Guatemala City, Jul 20 (EFE).- For the second time in eight days, agents of the Guatemalan Attorney General’s Office carried out a search Thursday at the seat of the Supreme Electoral Tribunal (TSE) just a month before the second round of the presidential election.

The raid was connected to the corruption charges leveled by prosecutors against Semilla, a social-democratic party whose candidate beat expectations to qualify for next month’s runoff.
Bernardo Arevalo de Leon, a 64-year-old lawmaker who once served as deputy foreign minister, finished second in the first round of voting on June 25, trailing former first lady Sandra Torres of the center-right UNE.
The standard-bearer of the ruling right-wing Vamos party, attorney Manuel Conde Orellana, was third, 200,000 votes behind Arevalo.
Prosecutor Rafael Curruchiche, sanctioned by the United States government last year for fabricating cases against former prosecutors who put officials behind bars for graft, accuses Semilla of accepting illegal campaign contributions and of falsifying signatures to get on the ballot.
He persuaded a judge to rule that Arevalo could not take part in the presidential runoff, but the Constitutional Court, Guatemala’s highest tribunal, quashed the ruling.
The AG Office has issued arrest warrants for two Semilla officials and refuses to allow the party’s lawyers to view the case file.
The attempt to exclude Semilla conforms to a pattern of heavy-handed interference in the electoral process by the administration of outgoing President Alejandro Giammattei, who cannot seek re-election due to the constitution’s one-term limit.
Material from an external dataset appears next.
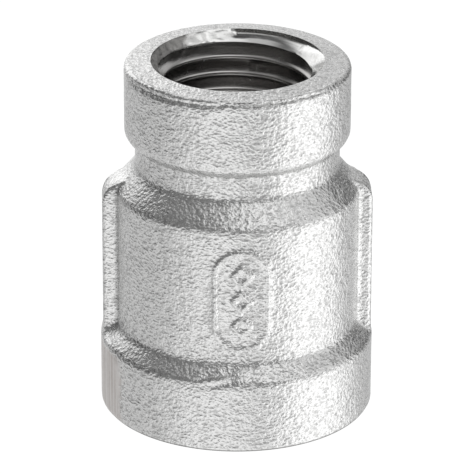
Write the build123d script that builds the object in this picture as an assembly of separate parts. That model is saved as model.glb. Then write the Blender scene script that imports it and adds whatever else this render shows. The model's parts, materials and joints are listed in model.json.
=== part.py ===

Before voters went to the polls last month, authorities barred three presidential hopefuls – including the ostensible favorite – from the contest based on dubious technicalities.
The percentage of null or voided ballots, 17.3 percent, cast on June 25 exceeded the vote for top finisher Torres.
Vamos and other traditional parties reacted to the preliminary results by persuading the Constitutional Court to freeze the tabulation of the vote on July 1, which delayed the certification until July 13, when the TSE formally designated Torres and Arevalo as the candidates in the presidential runoff.
Semilla grew out of large anti-corruption demonstrations in 2015 and Arevalo, the son of Guatemala’s first democratically elected president, Juan Jose Arevalo (1904-1990), said that his surprising showing in the election “awakened the fear of the corrupt.”
The judge who issued the original injunction excluding Semilla from the election also heard one of the cases against award-winning journalist Jose Ruben Zamora Marroquin, who has been behind bars since July 29, 2022, five days after his newspaper published a report about corruption in the Giammattei administration.